Branch held up with boards and screws
The beginning of the clay damming

branch inside completed clay dam

View of poured and set rubber

Wednesday, July 11, 2012

Kiln 15 set to go!

I have been furiously making moulds and kiln 15 is now full and set to go

Wednesday, July 4, 2012

Mould mash ups with Matt Perez - Day 3

Last night we were told to make a small wax object to cast, no bigger than one's clenched fist. As I was doing some other work on the computer, it was 11pm before I thought WAX! Yikes!
Here is a pic of my wax bird before it gets covered in plaster silica.
The whole class invested their objects, my invested bird looks rather cat like.
Invested bird
After the moulds were steamed, cleaned and filled with furnace glass frit, lunch was eaten before the coloured bullseye glass sheets were brought out. I think everyone else was pleased to see glass I find it overwhelming...unless I have an idea to go with it. Here are some of the designs put in the kiln by the class.

Tuesday, July 3, 2012

Mould mash ups with Matt Perez - Day 2

So we had some mashed up moulds, right? This morning was the time to 'Frankenstein' them together. Here is my mould, made out of three different moulds made from 'textured tiles'. One swapped with Trish.
My Frankenstein...

Monday, July 2, 2012

Some kind of fairy tale

Tonight I HAD to finish the book I began last night. I came across a reference to 'Some kind of fairy tale' by Graham Joyce via one of the fairy tale blogs that I read daily. My interest was piqued after reading his article in the guardian on his top 10 fairy fictions with a link to his own book (which he didn't include in the 10 & who else remembers the owl service?).
The premise revolves around Tara who turns up on her parents doorstep 20 years after she disappeared a t the age of 16 with no trace. Tara thinks that she has only been gone for 6 months after going off with a handsome stranger on a white horse in the bluebell woods, needless to say her family don't buy it, especially her brother Peter, who is now married with a tribe of kids. The story is told from different view points: Tara, Peter, Richie (Tara's old boyfriend), Vivian (her cigar smoking psychiatrist who reminded me of Bettleheim's writing) and Peter's son Jack. I found the tale captivating and intriguing, I really wanted to know how it all worked out.

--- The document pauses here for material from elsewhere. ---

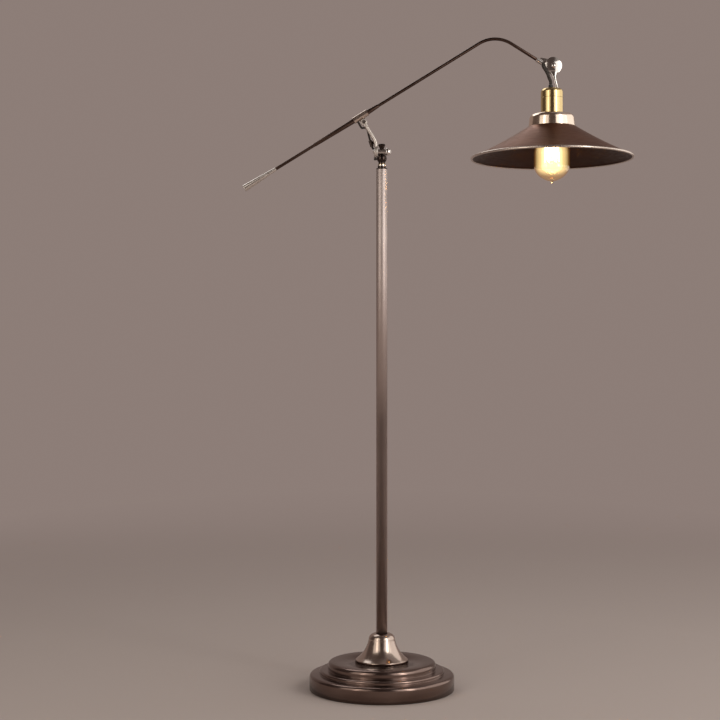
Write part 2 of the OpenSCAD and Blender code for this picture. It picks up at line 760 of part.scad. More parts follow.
// The arm's axis from one point behind the bend to one ahead of it.
bend_centre = bend_start + arm_bend * [sin(arm_slope), -cos(arm_slope)];
function arm_line(from, to) = [for (q = concat([from],
    arc(bend_centre, arm_bend, 90 + arm_slope, 90 - nose_slope, 12), [to])) [q[0], 0, q[1]]];

module arm_tube() {
    color("#4c403a") difference() {
        lead(arm_line(flare_start, arm_end), arm_d, 24);
        lead(arm_line(flare_start - 2 * arm_dir, arm_end + 2 * nose_dir), arm_bore, 24);
        rod(entry - sleeve_d * run_dir, entry, entry_hole_d);
    }
}

module arm_tail() {
    color("#5a4d46") translate([tail_end[0], 0, tail_end[1]])
        rotate([0, 90 - arm_slope, 0]) difference() {
            union() {
                cylinder(d1 = flare_d, d2 = arm_d + 1.2, h = flare_len);
                translate([0, 0, flare_len - eps]) cylinder(d = arm_d + 1.2, h = 8);
            }
            translate([0, 0, flare_len]) cylinder(d = arm_d + 2 * fit, h = 20);
            translate([0, 0, -eps])
                cylinder(d1 = flare_d - 2 * flare_wall, d2 = flare_d * 0.5, h = tail_socket);
        }
}

// The lead inside the arm, from the sleeve's inlet round the bend to the front end.
module arm_lead() {
    color("#2a2523") lead(arm_line(entry + 2.6 * arm_dir, arm_end - 3 * nose_dir), thin_lead_d, 12);
}

// ---- head joint ----
module arm_joint_lug() {
    back = arm_end - ferrule_len * nose_dir;
    tang_foot = arm_end - 5 * nose_dir + ferrule_d / 2 * nose_up;
    y0 = joint_gap / 2;
    color("#d2cbc2") difference() {
        union() {
            across(joint, disc_d, y0, y0 + disc_t);
            rod(back, arm_end, ferrule_d);
            hull() {
                across(tang_foot, tang_d, y0, y0 + 4, $fn = 32);
                across(joint + [-5, 5], tang_root_d, y0, y0 + 4, $fn = 32);
            }
        }
        rod(back - 2 * nose_dir, arm_end + nose_dir, arm_d + 2 * fit);
        across(joint, joint_bolt_d + 2 * fit, -1, 20);
    }
}

module joint_bolt() {
    y_face = -joint_gap / 2 - disc_t - slip;
    color("#d8d2ca") difference() {
        union() {
            across(joint, joint_bolt_d, y_face - eps, disc_t + joint_gap / 2 + joint_nut_h + 1);
            intersection() {
                across(joint, joint_head_d, y_face - joint_head_h, y_face);
                translate([joint[0], y_face + 3.2, joint[1]]) sphere(r = joint_head_h + 3.2);
            }
        }
        translate([joint[0] - joint_head_d, y_face - joint_head_h - 1, joint[1] - 0.6])
            cube([2 * joint_head_d, 2.2, 1.2]);
    }
}

module joint_washer() {
    color("#3a3431") difference() {
        across(joint, disc_d - 6, -joint_gap / 2 + slip, joint_gap / 2);
        across(joint, joint_bolt_d + 2 * fit, -1, 1);
    }
}

module joint_nut() {
    y0 = joint_gap / 2 + disc_t;
    color("#d8d2ca") difference() {
        translate([joint[0], y0 + joint_nut_h, joint[1]])
            rotate([90, 0, 0]) cylinder(d = joint_bolt_d * 1.9, h = joint_nut_h, $fn = 6);
        across(joint, joint_bolt_d + 2 * fit, 0, 20);
    }
}

module head_joint_lug() {
    y1 = -joint_gap / 2;
    foot = [axis_x + foot_x, cap_top_z];
    knee = joint + [1.5, -disc_d / 2 - 4];
    color("#d2cbc2") difference() {
        union() {
            across(joint, disc_d, y1 - disc_t, y1);
            hull() {
                across(joint + [0.5, -disc_d / 2 + 4], 11, y1 - 4.4, y1 - 0.4, $fn = 32);
                across(knee, stem_d, y1 - 4.4, y1 - 0.4, $fn = 32);
            }
            hull() {
                across(knee, stem_d, y1 - 4.4, y1 - 0.4, $fn = 32);
                translate([foot[0], 0, foot[1] + foot_h]) cylinder(d = stem_d, h = 1, $fn = 32);
            }
            translate([foot[0], 0, foot[1]]) cylinder(d = foot_d, h = foot_h);
            translate([foot[0], 0, foot[1] - holder_t - 3]) cylinder(d = 3, h = 4);
        }
        across(joint, joint_bolt_d + 2 * fit, -20, 1);
    }
}

// Short covered lead from the arm's open end, past the front of the joint, to the cord grip.
head_lead_points = concat(
    [[arm_end[0] + 0.3 * nose_dir[0], 0, arm_end[1] + 0.3 * nose_dir[1]]],
    [for (q = [[1.2, -0.6, -1.1], [1.85, -2.6, -2.7], [1.35, -5.6, -4.6], [1.6, -8.8, -8.8],
               [4.4, -9.1, -13.4], [7.6, -9, -18.6], [10.6, -7.4, -24.2], [13.2, -4.2, -30]])
        [arm_end[0] + q[0], q[1], arm_end[1] + q[2]]],
    [[axis_x + grip_x - 0.5, -1.3, cap_top_z + grip_h + 7],
     [axis_x + grip_x, 0, cap_top_z + grip_h + 1]]);
module head_lead() {
    color("#2f2926") lead(head_lead_points, joint_lead_d, 12, thin = [3.6, 4.2, 5, 5.8]);
}

// ---- lampholder ----
module cord_grip() {
    color("#1f1c1b") translate([axis_x + grip_x, 0, cap_top_z]) difference() {
        union() {
            cylinder(d1 = grip_d, d2 = grip_d - 1, h = grip_h);
            translate([0, 0, -holder_t - 4]) cylinder(d = grip_d - 2, h = holder_t + 4 + eps);
        }
        translate([0, 0, -holder_t - 5]) cylinder(d = lead_d, h = 20);
    }
}

module holder_cap() {
    r = holder_d / 2;
    color("#c79b45") translate([axis_x, 0, 0]) difference() {
        lathe(concat(
            [[0, cap_top_z]],
            arc([cap_flat_d / 2, cap_top_z - cap_round], cap_round, 90, 0, 10),
            [[r, seam_z], [r - holder_t, seam_z]],
            arc([cap_flat_d / 2, cap_top_z - cap_round], cap_round - holder_t, 0, 90, 10),
            [[0, cap_top_z - holder_t]]));
        translate([grip_x, 0, cap_top_z - 5]) cylinder(d = grip_d - 2 + 2 * fit, h = 10);
        translate([foot_x, 0, cap_top_z - 5]) cylinder(d = 3 + 2 * fit, h = 10);
    }
}

module holder_shell() {
    color("#c79b45") translate([axis_x, 0, 0]) difference() {
        union() {
            translate([0, 0, fitter_z]) cylinder(d = holder_d, h = seam_z - fitter_z);
            translate([0, 0, skirt_z]) cylinder(d = skirt_d, h = fitter_z - skirt_z + eps);
            translate([0, 0, seam_z - eps]) cylinder(d = holder_d - 2 * holder_t - 2 * fit, h = 4);
        }
        translate([0, 0, skirt_z - 1]) cylinder(d = skirt_bore, h = cap_top_z);
    }
}

module holder_insulator() {
    color("#e8e2d6") translate([axis_x, 0, 0]) difference() {
        translate([0, 0, insulator_z]) cylinder(d = insulator_d, h = insulator_top_z - insulator_z);
        translate([0, 0, insulator_z - 1]) cylinder(d = screw_shell_d + 2 * fit, h = screw_shell_h + 3);
        for (x = [-1, 1])
            translate([x * 10, 0, insulator_top_z - 7]) cylinder(d = 4, h = 8);
    }
}

module holder_screw_shell() {
    color("#c9a455") translate([axis_x, 0, insulator_z])
        tube(screw_shell_d, screw_shell_d - 2 * screw_shell_t, screw_shell_h);
}

module holder_contact() {
    color("#c9a455") translate([axis_x, 0, 0]) {
        translate([-5, -2, contact_z - 0.7]) cube([12, 4, 0.7]);
        translate([0, 0, contact_z - 1.6]) cylinder(d = 5, h = 1.6);
    }
}

// ---- shade ----
module shade_fitter() {
    shoulder = [fitter_top_d / 2 - fitter_round, fitter_z - fitter_round];
    foot_r = fitter_d / 2;
    hole = skirt_hole_d / 2;
    t = fitter_t;
    color("#d3b09a") translate([axis_x, 0, 0]) lathe(concat(
        [[hole, fitter_z]],
        arc(shoulder, fitter_round, 90, 0, 10),
        [[foot_r, shade_z], [foot_r - t, shade_z]],
        arc(shoulder, fitter_round - t, 0, 90, 10),
        [[hole, fitter_z - t]]));
}

module shade() {
    hole = skirt_hole_d / 2;
    lower = shade_line(shade_t);
    rim = shade_line(shade_t / 2)[shade_steps];
    color("#3a2c25") translate([axis_x, 0, 0]) {
        lathe(concat(
            [[hole, shade_z], [shade_neck_r, shade_z]],
            [for (i = [1:shade_steps]) shade_line(0)[i]],
            [for (i = [shade_steps:-1:1]) lower[i]],
            [[lower[0][0], shade_z - shade_t], [hole, shade_z - shade_t]]));
        rotate_extrude() translate([shade_rim_r, rim[1]]) circle(d = rim_d);
    }
}

module shade_ring() {
    notches = 8;
    color("#c9a455") translate([axis_x, 0, shade_z - shade_t - ring_h]) difference() {
        cylinder(d = ring_d, h = ring_h);
        translate([0, 0, -1]) cylinder(d = skirt_hole_d, h = ring_h + 2);
        for (i = [0:notches - 1])
            rotate([0, 0, i * 360 / notches]) translate([ring_d / 2, 0, -1])
                cylinder(d = 4, h = ring_h + 2);
    }
}

// ---- bulb ----
module bulb_cap() {
    color("#cbb173") translate([axis_x, 0, bulb_neck_z + eps]) difference() {
        union() {
            cylinder(d = bulb_cap_d, h = bulb_cap_h - 6);
            translate([0, 0, bulb_cap_h - 6 - eps])
                cylinder(d1 = bulb_cap_d, d2 = 14, h = 4);
        }
        translate([0, 0, -1]) cylinder(d = bulb_cap_d - 1.2, h = bulb_cap_h - 6.5);
    }
}

module bulb_base_contact() {
    color("#1f1c1b") translate([axis_x, 0, bulb_neck_z + bulb_cap_h - 2]) {
        cylinder(d1 = 14, d2 = 10, h = 1.6);
        translate([0, 0, 1.6 - eps]) cylinder(d = 9, h = 0.4);
    }
}

module bulb_glass() {
    inner = bulb_line(glass_t);
    tip_z = bulb_wide_z - bulb_nose;
    n = len(inner) - 1;
    color([0.95, 0.75, 0.4, 0.35]) translate([axis_x, 0, 0]) lathe(concat(
        bulb_line(0), [[3.2, bulb_wide_z - bulb_nose + tip_h * 0.85], [1.4, tip_z + 0.6], [0, tip_z]],
        [[0, bulb_wide_z - (bulb_nose - tip_h - glass_t)]],
        [for (i = [n:-1:0]) inner[i]]));
}

module bulb_stem() {
    top = bulb_neck_z + 1;
    color("#e8e2d6") translate([axis_x, 0, top]) mirror([0, 0, 1]) {
        cylinder(r = bulb_neck_r - glass_t - 0.3, h = 3);
        translate([0, 0, 3 - eps]) cylinder(d1 = 14, d2 = 5, h = 24);
        translate([0, 0, 27 - 2 * eps]) cylinder(d = stem_rod_d, h = 50);
        translate([0, 0, 77 - 3 * eps]) sphere(d = 4);
    }
}

// Upright runs of the squirrel-cage filament round the stem.
module bulb_filament() {
    color("#ffd89a") translate([axis_x, 0, bulb_neck_z - cage_low]) for (i = [0:loops - 1])
        rotate([0, 0, i * 360 / loops + 30]) translate([cage_r, 0, 0]) {
            cylinder(d = filament_d, h = cage_h, $fn = 24);
            sphere(d = filament_d, $fn = 24);
            translate([0, 0, cage_h]) sphere(d = filament_d, $fn = 24);
        }
}

// Wire hooks from the stem that hold both ends of each run.
module filament_hooks() {
    color("#b9b4a6") translate([axis_x, 0, bulb_neck_z - cage_low])
        for (i = [0:loops - 1]) for (z = [0, cage_h])
            rotate([0, 0, i * 360 / loops + 30]) translate([stem_rod_d / 2 + slip, 0, z])
                rotate([0, 90, 0])
                    cylinder(d = 0.8, h = cage_r - filament_d / 2 - stem_rod_d / 2 - 2 * slip, $fn = 24);
}

base_pad();
base_weight();
base_shell();
base_nipple();
base_washer();
base_nut();
cord_inlet();
bell_cover();
pole_foot();
pole_tube();
pole_top();
pole_lead();
swivel_washer();
swivel_knuckle();
swivel_grub_screw();
swivel_cap_screw();
knuckle_bolt();
knuckle_washers();
clamp_knob();
knuckle_lead();
link_bar();
lead_clip();
link_lead();
sleeve_pin();
sleeve_pin_nut();
arm_sleeve();
rear_taper();
front_taper();
arm_tube();
arm_tail();
arm_lead();
arm_joint_lug();
joint_bolt();
joint_washer();
joint_nut();
head_joint_lug();
head_lead();
cord_grip();
holder_cap();
holder_shell();
holder_insulator();
holder_screw_shell();
holder_contact();
shade_fitter();
shade();
shade_ring();
bulb_cap();
bulb_base_contact();
bulb_glass();
bulb_stem();
bulb_filament();
filament_hooks();
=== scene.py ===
# %% [markdown]
# # A bridge floor lamp, dressed over its solids
#
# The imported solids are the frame: they say where each piece is and how big it is.
# This script gives every visible piece its finish, and remakes the turned, bent and
# blown pieces as smooth surfaces of two parameters. Nothing is moved or resized.

# %% Load the frame
import json
import math
import bmesh
import bpy
import numpy as np
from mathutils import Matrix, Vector


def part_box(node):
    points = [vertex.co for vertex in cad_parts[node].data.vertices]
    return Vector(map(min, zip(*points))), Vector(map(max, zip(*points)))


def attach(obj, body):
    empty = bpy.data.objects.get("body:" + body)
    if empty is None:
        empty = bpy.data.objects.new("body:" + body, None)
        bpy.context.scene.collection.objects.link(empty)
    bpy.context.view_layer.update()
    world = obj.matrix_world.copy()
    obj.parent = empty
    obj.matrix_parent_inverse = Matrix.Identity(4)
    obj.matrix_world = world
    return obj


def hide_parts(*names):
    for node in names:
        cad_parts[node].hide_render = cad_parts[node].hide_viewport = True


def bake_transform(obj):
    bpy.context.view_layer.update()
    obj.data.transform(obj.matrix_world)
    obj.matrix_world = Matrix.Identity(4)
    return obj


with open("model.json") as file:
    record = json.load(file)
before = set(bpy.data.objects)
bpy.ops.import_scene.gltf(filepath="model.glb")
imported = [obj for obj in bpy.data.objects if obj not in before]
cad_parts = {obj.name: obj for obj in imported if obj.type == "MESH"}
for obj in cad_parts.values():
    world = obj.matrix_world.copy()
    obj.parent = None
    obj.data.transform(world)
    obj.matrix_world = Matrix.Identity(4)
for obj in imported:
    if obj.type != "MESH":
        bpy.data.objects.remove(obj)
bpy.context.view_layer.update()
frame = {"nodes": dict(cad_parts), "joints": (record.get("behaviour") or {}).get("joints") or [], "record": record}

MM = 0.001

# %% [markdown]
# ## The camera
#
# The photograph was taken level, from the lamp's front, with a long lens. The horizon
# is about half way up the lamp, so the shade is seen a little from below and the base
# a little from above.

# %% Camera
CAMERA_AT = (-0.041, -2.750, 0.609)
FOCAL_PIXELS = 1462.0
PHOTO_PIXELS = 720.0
HORIZON_DROP = 5.0
SENSOR = 36.0

scene = bpy.context.scene
camera = bpy.data.objects.new("camera", bpy.data.cameras.new("camera"))
scene.collection.objects.link(camera)
camera.location = CAMERA_AT
camera.rotation_euler = (math.pi / 2, 0, 0)
camera.data.sensor_width = SENSOR
camera.data.lens = FOCAL_PIXELS * SENSOR / PHOTO_PIXELS
camera.data.shift_y = HORIZON_DROP / PHOTO_PIXELS
scene.camera = camera
print("lens:", round(camera.data.lens, 1), "mm")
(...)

Mould mash ups with Matt Perez - Day 1

Mashing up on the first day...woo!
'Tile' moulds
Sawing or floor dropping to break up

a possible Frankenstein to be

Sorry Matt but I spell mould with a 'u'. Any how I am doing one of SCA's object lab courses, a casting, kiln-forming workshop called 'Mould mash ups' with Matthew Day Perez. Even though the workshop caters for beginners, Matt is an artist I very much admire so I think it is worth it.

Sunday, July 1, 2012

Hooked on crochet

mmm Like no one has used that title before...
But I am, addicted to crochet at the moment, especially shell stitch. A scarf for Mikyoung, a farewell present as she leaves Australia. Made out of two 'balls' of silk garden by Noro in muted heathery tones.